4️⃣ System specification (as a concise “specs” section)

4.1 Naming conventions

All Redis hashes are prefixed with the object name (actor:, context:, …).
All queues are simple Redis lists (LPUSH / RPOP).
Message keys embed both the caller and a locally unique message id – this guarantees global uniqueness across contexts.

4.2 Permissions & security

Only IDs present in Context.admins may create or delete any object inside that context.
Context.readers can GET any hash but not modify it.
Context.executors are allowed to update RunnerJob.status, result and to pop from local job queues.
Every Actor must present a pubkey that can be verified by the receiving side (Mycelium uses asymmetric crypto).

4.3 Message flow (publish / consume)

Below is a re‑written “Message flow (publish / consume)” that reflects the real runtime components:

Supervisor daemon – runs on the node that owns the Flow (the actor’s side).
It is the only process that ever RPOPs from the global msg_out queue, adds the proper routing information and hands the message to Mycelium.
Mycelium – the pure pub/sub/message‑bus. It never touches Redis directly; it only receives a payload key from the coordinator and delivers that key to the remote tenant’s msg_in list.
Remote‑side runner / service – consumes from its own msg_in, materialises the job and executes it.
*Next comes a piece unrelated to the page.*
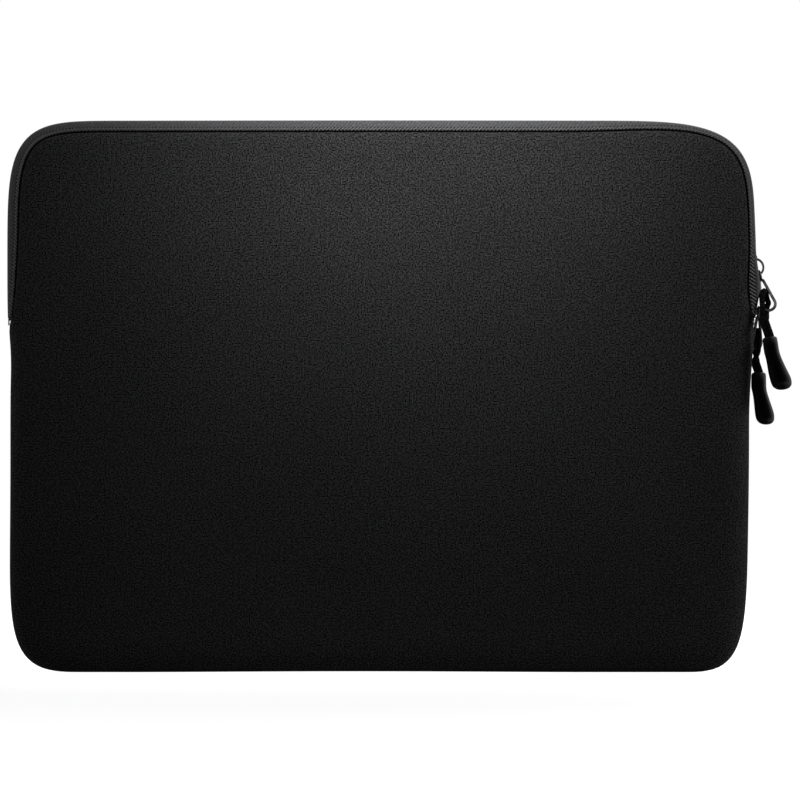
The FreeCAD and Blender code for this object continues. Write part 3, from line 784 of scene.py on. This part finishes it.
for node, material in (
    ("slider_1", SLIDER_METAL), ("slider_2", SLIDER_METAL),
    ("bridge_1", SLIDER_METAL), ("bridge_2", SLIDER_METAL),
    ("ring_1", RING_METAL), ("ring_2", RING_METAL),
):
    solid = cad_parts[node]
    solid.data.materials.clear()
    solid.data.materials.append(material)

# ---- cords and grips

GRIP_FORM = [  # from the top down: distance, middle, half width, half depth
    (0.0, 0.0, 2.3, 1.9), (0.25, 0.0, 2.9, 2.5), (0.8, 0.0, 3.35, 2.95), (2.0, 0.0, 3.5, 3.15),
    (4.5, 0.0, 3.52, 3.2), (7.3, 0.05, 3.55, 3.2), (9.5, 0.6, 3.42, 3.15), (12.0, 1.3, 3.6, 3.1),
    (14.5, 1.95, 3.85, 3.1), (17.0, 2.5, 4.15, 3.1), (19.2, 2.95, 4.35, 3.1), (21.2, 3.2, 4.25, 3.0),
    (22.6, 3.4, 3.8, 2.75), (23.6, 3.55, 2.9, 2.2), (24.15, 3.6, 1.8, 1.4), (24.35, 3.6, 0.6, 0.5),
]


def moulded_grip(name, body, node, top, lean, broad):
    """The grip: a rounded bar that bends to a toe, its faces hollowed inside a raised rim."""
    form = np.array(GRIP_FORM)
    levels = np.concatenate([np.linspace(0, 1.2, 7), np.linspace(1.8, 21.4, 34), np.linspace(21.8, 24.35, 14)])
    rows = np.stack([np.interp(levels, form[:, 0], form[:, k]) for k in range(4)], 1)
    toe = smooth((levels - 6) / 10)
    rows[:, 0] += 2.2 * broad * toe
    rows[:, 1] -= broad * toe
    rows[:, 2] += broad * toe * rows[:, 2] / 4.3
    for _ in range(2):
        rows[8:-10, 1:] = (rows[7:-11, 1:] + 2 * rows[8:-10, 1:] + rows[9:-9, 1:]) / 4
    sides = 40
    verts, faces, uvs = [], [], []
    tilt = Matrix.Rotation(math.radians(lean), 4, "Y")
    for down, middle, half, deep in rows:
        for s in range(sides):
            turn = 2 * math.pi * s / sides
            c, d = math.cos(turn), math.sin(turn)
            x = math.copysign(abs(c) ** 0.62, c)
            y = math.copysign(abs(d) ** 0.62, d)
            hollow = float(smooth(np.array((0.78 - abs(x)) / 0.4))) * float(smooth(np.array((down - 1.2) / 3)))
            hollow *= float(smooth(np.array((23.2 - down) / 2.2)))
            depth = 0.45 + 0.55 * float(smooth(np.array((down - 9) / 8)))
            lower = y * (deep - hollow * depth)
            # The UVs carry the place across the grip and the hollow, from which the grip's material paints its
            # lighter right side and rim and the shade in its hollow.
            uvs.append((x, hollow))
            verts.append(Vector(top) * MM + tilt @ (Vector((middle + half * x, lower, -down)) * MM))
    total = len(rows)
    for r in range(total - 1):
        for s in range(sides):
            n = (s + 1) % sides
            faces.append([r * sides + s, (r + 1) * sides + s, (r + 1) * sides + n, r * sides + n])
    faces.append(list(range(sides)))
    faces.append([(total - 1) * sides + s for s in range(sides)][::-1])
    piece = add_mesh(name, verts, faces, uvs, GRIP)
    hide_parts(node)
    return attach(piece, body)


def strand_path(points, count):
    """A smooth line through the points."""
    points = np.array(points, float)
    padded = np.concatenate([[2 * points[0] - points[1]], points, [2 * points[-1] - points[-2]]])
    line = []
    for k in range(len(points) - 1):
        p0, p1, p2, p3 = padded[k:k + 4]
        for t in np.linspace(0, 1, 12, endpoint=False):
            line.append(0.5 * (2 * p1 + (p2 - p0) * t + (2 * p0 - 5 * p1 + 4 * p2 - p3) * t * t
                               + (3 * p1 - p0 - 3 * p2 + p3) * t ** 3))
    line.append(points[-1])
    return resample(np.array(line), count)


def tube(line, radius, sides=14):
    """The points, faces and UVs of a round cord along a line."""
    ahead = np.gradient(line, axis=0)
    ahead /= np.linalg.norm(ahead, axis=1)[:, None]
    side = np.cross(ahead[0], [0.3, 1, 0.1])
    verts, uvs, faces = [], [], []
    along = 0.0
    for k, (point, way) in enumerate(zip(line, ahead)):
        side = side - way * np.dot(side, way)
        side /= np.linalg.norm(side)
        other = np.cross(way, side)
        if k:
            along += float(np.linalg.norm(line[k] - line[k - 1]))
        for s in range(sides):
            turn = 2 * math.pi * s / sides
            verts.append(point + (side * math.cos(turn) + other * math.sin(turn)) * radius)
            uvs.append((along * MM, 2 * math.pi * radius * MM * s / sides))
    for k in range(len(line) - 1):
        for s in range(sides):
            n = (s + 1) % sides
            faces.append([k * sides + s, k * sides + n, (k + 1) * sides + n, (k + 1) * sides + s])
    faces.append(list(range(sides))[::-1])
    faces.append([(len(line) - 1) * sides + s for s in range(sides)])
    return verts, faces, uvs


def doubled_cord(name, number, route, radius):
    """The one cord of a pull, which goes up one side of the ring's wire, over, and down the other side."""
    verts, faces, uvs = tube(strand_path(route, 130), radius)
    piece = add_mesh(name, np.array(verts) * MM, faces, uvs, CORD)
    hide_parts(f"cord_{number}_hitch", f"cord_{number}_tail")
    return piece


def place_on(base, side, front, up, x, y, z):
    return [base[k] + side[k] * x + front[k] * y + up[k] * z for k in range(3)]


PULLS = {
    1: {
        "wire": (180.73, -6.80, 171.01), "side": (0.9993, -0.0144, -0.0339), "front": (0, 0.9202, -0.3914),
        "up": (0.0369, 0.3912, 0.9196), "bend": (180.50, -9.23, 165.31), "grip": (182.90, -9.23, 158.11),
        "lean": -8.0, "rise": 7.2, "eye": (-1.3, 1.85), "broad": 0.55, "thick": 1.3,
    },
    2: {
        "wire": (177.38, 2.46, 151.89), "side": (0.6421, 0.7631, 0.0733), "front": (-0.7652, 0.6321, 0.1224),
        "up": (0.0471, -0.1347, 0.9898), "bend": (177.09, 3.30, 145.75), "grip": (178.50, 3.30, 141.45),
        "lean": 0.0, "rise": 7.4, "eye": (-1.0, 1.5), "broad": 0.15, "thick": 1.15,
    },
}

for number, pull in PULLS.items():
    def local(x, y, z):
        return place_on(pull["wire"], pull["side"], pull["front"], pull["up"], x, y, z)

    def strand(way, eye, ease):
        """One strand on its side of the wire, from inside the grip up to the top of the eye."""
        inside = [grip_top[0], grip_top[1], grip_top[2] - 2.2]
        return [[x + way, y, z] for x, y, z in (inside, grip_top, bend)] + [
            local(way * 1.0, way * 0.2, -4.0),
            local(way * 1.0, way * 1.75, -0.9),
            local(eye + ease, way * 1.9, 1.9),
            local(eye, way * 1.9, rise - 3.0),
            local(eye + ease, way * 1.9, rise - 0.9),
            local(way * 0.6, way * 1.35, rise + 1.6),
        ]

    rise = pull["rise"]
    left, right = pull["eye"]
    bend = pull["bend"]
    grip_top = pull["grip"]
    route = strand(-1, left, 0.2) + [local(0, 0, rise + 2.15)] + strand(1, right, -0.7)[::-1]
    cord = doubled_cord(f"cord_{number}_braid", number, route, pull["thick"])
    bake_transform(cord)
    moulded_grip(
        f"grip_{number}_moulding", f"pull_{number}_body", f"grip_{number}",
        grip_top, pull["lean"], pull["broad"],
    )

# ---- floor, lights, camera


def seen_directly(tree):
    """1 for the rays that see the plain white background: from the camera, off gloss and through glass."""
    rays = tree.nodes.new("ShaderNodeLightPath")
    level = rays.outputs["Is Camera Ray"]
    for kind in ("Is Glossy Ray", "Is Transmission Ray"):
        either = tree.nodes.new("ShaderNodeMath")
        either.operation = "MAXIMUM"
        tree.links.new(level, either.inputs[0])
        tree.links.new(rays.outputs[kind], either.inputs[1])
        level = either.outputs[0]
    return level


floor = add_mesh("floor", [(-4, -4, 0), (4, -4, 0), (4, 4, 0), (-4, 4, 0)], [(0, 1, 2, 3)], smooth_shade=False)
floor_look = bpy.data.materials.new("pale_floor")
floor_look.use_nodes = True
tree = floor_look.node_tree
tree.nodes.clear()
output = tree.nodes.new("ShaderNodeOutputMaterial")
matt = tree.nodes.new("ShaderNodeBsdfDiffuse")
matt.inputs["Color"].default_value = (0.5, 0.5, 0.5, 1)
glow = tree.nodes.new("ShaderNodeEmission")
level = tree.nodes.new("ShaderNodeMath")
level.operation = "MULTIPLY"
spot = tree.nodes.new("ShaderNodeTexCoord")
far_off = tree.nodes.new("ShaderNodeVectorMath")
far_off.operation = "LENGTH"
glow_level = tree.nodes.new("ShaderNodeMapRange")
for socket, value in (("From Min", 0.35), ("From Max", 1.1), ("To Min", 0.90), ("To Max", 1.0)):
    glow_level.inputs[socket].default_value = value
tree.links.new(spot.outputs["Object"], far_off.inputs[0])
tree.links.new(far_off.outputs["Value"], glow_level.inputs["Value"])
tree.links.new(glow_level.outputs[0], level.inputs[1])
both = tree.nodes.new("ShaderNodeAddShader")
tree.links.new(seen_directly(tree), level.inputs[0])
tree.links.new(level.outputs[0], glow.inputs["Strength"])
tree.links.new(matt.outputs[0], both.inputs[0])
tree.links.new(glow.outputs[0], both.inputs[1])
tree.links.new(both.outputs[0], output.inputs["Surface"])
floor.data.materials.append(floor_look)

world = bpy.data.worlds.new("studio")
scene.world = world
world.use_nodes = True
tree = world.node_tree
tree.nodes.clear()
output = tree.nodes.new("ShaderNodeOutputWorld")
soft = tree.nodes.new("ShaderNodeBackground")
soft.inputs["Color"].default_value = (1, 1, 1, 1)
strength = tree.nodes.new("ShaderNodeMapRange")
strength.inputs["To Min"].default_value = 0.05
strength.inputs["To Max"].default_value = 1.0
tree.links.new(seen_directly(tree), strength.inputs["Value"])
tree.links.new(strength.outputs[0], soft.inputs["Strength"])
tree.links.new(soft.outputs[0], output.inputs["Surface"])


def lamp(name, place, target, size, power, spread=180):
    light = bpy.data.lights.new(name, "AREA")
    light.shape = "SQUARE"
    light.size = size
    light.energy = power
    light.spread = math.radians(spread)
    made = bpy.data.objects.new(name, light)
    made.location = place
    made.rotation_euler = (Vector(target) - Vector(place)).to_track_quat("-Z", "Y").to_euler()
    scene.collection.objects.link(made)


lamp("key", (0.021, -0.112, 0.341), (0.021, 0, 0.28), 0.20, 0.56, 125)
lamp("right_rim", (0.60, -0.05, 0.38), (0.18, 0, 0.15), 0.20, 0.26, 50)
lamp("left_rim", (-0.60, -0.04, 0.40), (-0.18, 0, 0.20), 0.20, 0.10, 50)
lamp("back", (0.3, 0.9, 0.8), (0, 0, 0.12), 0.7, 9.0)

SENSOR, DISTANCE, SPAN = 36, 3.0, 0.37696  # the span is the width in metres that the picture shows

lens = bpy.data.cameras.new("camera")
lens.sensor_width = SENSOR
lens.lens = SENSOR * DISTANCE / SPAN
lens.clip_end = 50
camera = bpy.data.objects.new("camera", lens)
camera.location = (0.0091, -3.004, 0.1284)
camera.rotation_euler = (math.radians(90), 0, 0)
scene.collection.objects.link(camera)
scene.camera = camera
scene.view_settings.view_transform = "Standard"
The table now uses the exact component names and adds a short note about the permission check that the coordinator performs before it releases a message.
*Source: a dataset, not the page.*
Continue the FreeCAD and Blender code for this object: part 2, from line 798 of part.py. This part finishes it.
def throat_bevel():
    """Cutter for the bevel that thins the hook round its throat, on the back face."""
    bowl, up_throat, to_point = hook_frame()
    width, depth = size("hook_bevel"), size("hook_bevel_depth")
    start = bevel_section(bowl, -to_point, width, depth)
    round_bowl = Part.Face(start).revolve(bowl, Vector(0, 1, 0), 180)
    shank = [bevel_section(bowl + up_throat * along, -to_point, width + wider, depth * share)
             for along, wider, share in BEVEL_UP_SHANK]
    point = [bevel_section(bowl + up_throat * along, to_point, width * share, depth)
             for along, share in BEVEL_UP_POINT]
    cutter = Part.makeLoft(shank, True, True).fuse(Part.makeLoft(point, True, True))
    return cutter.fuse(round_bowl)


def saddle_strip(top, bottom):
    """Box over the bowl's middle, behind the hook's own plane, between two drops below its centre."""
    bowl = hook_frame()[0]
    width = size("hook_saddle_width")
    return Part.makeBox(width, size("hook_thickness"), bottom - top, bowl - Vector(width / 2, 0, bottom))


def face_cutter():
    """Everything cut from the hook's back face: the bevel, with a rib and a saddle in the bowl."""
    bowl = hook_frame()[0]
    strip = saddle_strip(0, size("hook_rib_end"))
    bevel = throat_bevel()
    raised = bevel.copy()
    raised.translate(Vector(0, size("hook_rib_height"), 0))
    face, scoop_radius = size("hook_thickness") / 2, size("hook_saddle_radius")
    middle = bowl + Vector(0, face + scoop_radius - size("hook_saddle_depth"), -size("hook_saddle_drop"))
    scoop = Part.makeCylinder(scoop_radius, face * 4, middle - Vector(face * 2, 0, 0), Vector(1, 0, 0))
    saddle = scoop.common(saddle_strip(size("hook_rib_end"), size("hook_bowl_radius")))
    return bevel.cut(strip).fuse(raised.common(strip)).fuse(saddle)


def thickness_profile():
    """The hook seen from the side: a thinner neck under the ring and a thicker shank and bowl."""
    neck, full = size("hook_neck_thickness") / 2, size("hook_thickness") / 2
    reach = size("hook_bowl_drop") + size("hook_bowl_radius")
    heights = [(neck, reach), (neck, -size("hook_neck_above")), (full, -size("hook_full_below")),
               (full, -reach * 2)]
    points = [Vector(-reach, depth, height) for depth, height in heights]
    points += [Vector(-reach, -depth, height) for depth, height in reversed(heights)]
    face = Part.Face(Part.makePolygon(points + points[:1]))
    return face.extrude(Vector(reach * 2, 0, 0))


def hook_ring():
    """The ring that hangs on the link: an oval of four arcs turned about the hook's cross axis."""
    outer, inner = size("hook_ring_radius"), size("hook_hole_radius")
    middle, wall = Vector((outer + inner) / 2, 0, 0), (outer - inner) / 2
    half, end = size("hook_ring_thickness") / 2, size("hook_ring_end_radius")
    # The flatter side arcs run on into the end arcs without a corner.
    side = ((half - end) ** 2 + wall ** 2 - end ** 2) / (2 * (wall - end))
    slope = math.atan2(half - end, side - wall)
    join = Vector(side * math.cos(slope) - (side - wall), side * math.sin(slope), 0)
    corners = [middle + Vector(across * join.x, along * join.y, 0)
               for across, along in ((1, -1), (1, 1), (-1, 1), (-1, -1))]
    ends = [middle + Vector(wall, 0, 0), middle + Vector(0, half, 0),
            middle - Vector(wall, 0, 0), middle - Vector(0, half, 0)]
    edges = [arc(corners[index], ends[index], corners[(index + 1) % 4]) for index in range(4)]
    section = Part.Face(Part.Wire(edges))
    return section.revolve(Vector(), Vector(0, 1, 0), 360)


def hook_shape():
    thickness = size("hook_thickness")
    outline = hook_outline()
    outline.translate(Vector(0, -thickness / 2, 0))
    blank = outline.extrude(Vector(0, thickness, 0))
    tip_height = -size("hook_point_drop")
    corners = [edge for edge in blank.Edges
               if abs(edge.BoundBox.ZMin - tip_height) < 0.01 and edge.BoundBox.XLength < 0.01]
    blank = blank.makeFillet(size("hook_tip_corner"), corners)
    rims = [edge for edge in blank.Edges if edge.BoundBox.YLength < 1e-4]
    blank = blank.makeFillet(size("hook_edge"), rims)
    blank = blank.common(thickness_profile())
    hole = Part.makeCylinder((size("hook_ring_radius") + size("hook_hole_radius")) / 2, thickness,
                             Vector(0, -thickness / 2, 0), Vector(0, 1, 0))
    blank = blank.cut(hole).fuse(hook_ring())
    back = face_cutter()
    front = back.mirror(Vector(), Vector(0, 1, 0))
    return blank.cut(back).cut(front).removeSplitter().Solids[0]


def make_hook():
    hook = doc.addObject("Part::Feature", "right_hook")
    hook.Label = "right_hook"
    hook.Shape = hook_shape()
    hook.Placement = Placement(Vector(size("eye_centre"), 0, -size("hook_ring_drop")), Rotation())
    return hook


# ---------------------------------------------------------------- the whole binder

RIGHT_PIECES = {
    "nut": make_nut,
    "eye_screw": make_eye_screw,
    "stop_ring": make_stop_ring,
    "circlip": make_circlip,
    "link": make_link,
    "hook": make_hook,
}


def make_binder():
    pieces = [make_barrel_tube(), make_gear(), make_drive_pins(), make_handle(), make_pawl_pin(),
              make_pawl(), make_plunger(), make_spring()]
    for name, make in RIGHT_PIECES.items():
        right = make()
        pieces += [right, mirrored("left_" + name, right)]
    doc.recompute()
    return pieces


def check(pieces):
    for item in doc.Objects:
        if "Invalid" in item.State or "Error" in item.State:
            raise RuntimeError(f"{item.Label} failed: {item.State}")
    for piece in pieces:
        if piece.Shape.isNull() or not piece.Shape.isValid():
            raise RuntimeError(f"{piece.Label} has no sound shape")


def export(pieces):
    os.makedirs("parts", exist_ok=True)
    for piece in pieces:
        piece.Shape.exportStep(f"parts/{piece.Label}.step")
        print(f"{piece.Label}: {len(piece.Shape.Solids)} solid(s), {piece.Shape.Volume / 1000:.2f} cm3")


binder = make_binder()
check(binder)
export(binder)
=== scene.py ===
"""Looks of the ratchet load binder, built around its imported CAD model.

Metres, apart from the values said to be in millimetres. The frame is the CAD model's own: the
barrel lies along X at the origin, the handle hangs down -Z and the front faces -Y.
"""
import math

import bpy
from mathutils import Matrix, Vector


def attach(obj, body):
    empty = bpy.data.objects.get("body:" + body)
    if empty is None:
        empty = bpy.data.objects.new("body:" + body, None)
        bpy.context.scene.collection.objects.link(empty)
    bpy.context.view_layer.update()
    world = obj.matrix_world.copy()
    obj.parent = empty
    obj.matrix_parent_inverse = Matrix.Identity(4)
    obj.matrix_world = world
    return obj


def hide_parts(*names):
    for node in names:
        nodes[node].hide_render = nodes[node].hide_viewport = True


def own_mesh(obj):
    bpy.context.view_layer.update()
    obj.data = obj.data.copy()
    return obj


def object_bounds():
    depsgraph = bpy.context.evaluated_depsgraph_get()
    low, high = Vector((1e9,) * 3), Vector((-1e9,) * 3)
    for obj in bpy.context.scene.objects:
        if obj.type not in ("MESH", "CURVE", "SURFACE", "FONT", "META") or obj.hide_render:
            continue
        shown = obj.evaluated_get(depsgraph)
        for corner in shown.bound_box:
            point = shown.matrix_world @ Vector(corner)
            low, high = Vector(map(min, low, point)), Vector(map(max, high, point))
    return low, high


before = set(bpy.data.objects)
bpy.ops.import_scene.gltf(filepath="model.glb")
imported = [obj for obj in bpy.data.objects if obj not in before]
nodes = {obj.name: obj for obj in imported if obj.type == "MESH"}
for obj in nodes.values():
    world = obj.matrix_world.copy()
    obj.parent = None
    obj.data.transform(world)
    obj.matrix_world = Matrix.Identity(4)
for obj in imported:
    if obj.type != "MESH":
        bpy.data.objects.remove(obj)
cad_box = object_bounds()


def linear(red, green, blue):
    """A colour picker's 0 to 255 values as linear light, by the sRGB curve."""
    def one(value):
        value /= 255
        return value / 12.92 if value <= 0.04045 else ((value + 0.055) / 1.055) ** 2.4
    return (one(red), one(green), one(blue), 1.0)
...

#	Action (what the system does)	Component that performs it	Redis interaction (exact commands)
1️⃣ Publish	Actor creates a `Message` hash and LPUSHes its key onto the outbound queue.	Actor (client code)	`HSET message:12:101 …` `LPUSH msg_out message:12:101`
2️⃣ Coordinate & route	The Supervisor daemon (running at source) RPOPs the key, checks the actor’s permissions, adds the target‑context and topic fields, then forwards the key to Mycelium.	Supervisor daemon (per‑actor)	`RPOP msg_out` → (in‑process) → `LPUSH msg_out_coordinator <key>` (internal buffer)
3️⃣ Transport	Mycelium receives the key, looks at `Message.message_type` (or the explicit `topic`) and pushes the key onto the inbound queue of the remote tenant.	Mycelium bus (network layer)	`LPUSH msg_in:<remote‑ctx> <key>`
4️⃣ Consume	The Remote side (runner or service) RPOPs from its `msg_in`, loads the full hash, verifies the actor’s signature and decides what to do based on `message_type`.	Remote consumer (runner / service	`RPOP msg_in:<remote‑ctx>` → `HGETALL message:<key>`
5️⃣ Job materialisation	If `message_type == "job"` the consumer creates a RunnerJob entry inside the remote context, adds the job key to the proper script‑type queue (`queue:v`, `queue:python`, …).	Remote consumer	`HSET job:<caller_id>:<job_id> …` `LPUSH queue:<script_type> job:<caller_id>:<job_id>`
6️⃣ Runner execution loop	A Runner attached to that remote context BRPOPs from its script‑type queue, sets `status = started`, runs the script, writes `result` and final `status`.	Runner	`BRPOP queue:<script_type>` → `HSET job:<…> status started` → … → `HSET job:<…> result … status finished`
7️⃣ Result notification	The runner builds a new `Message` (type `chat`, `result`, …) and pushes it onto msg_out again. The Supervisor daemon on the originating side will later pick it up and route it back to the original actor.	Runner → Supervisor (remote side) → Mycelium → Supervisor (origin side) → Actor	`HSET message:<res_key> …` `LPUSH msg_out message:<res_key>` (steps 2‑3 repeat in reverse direction)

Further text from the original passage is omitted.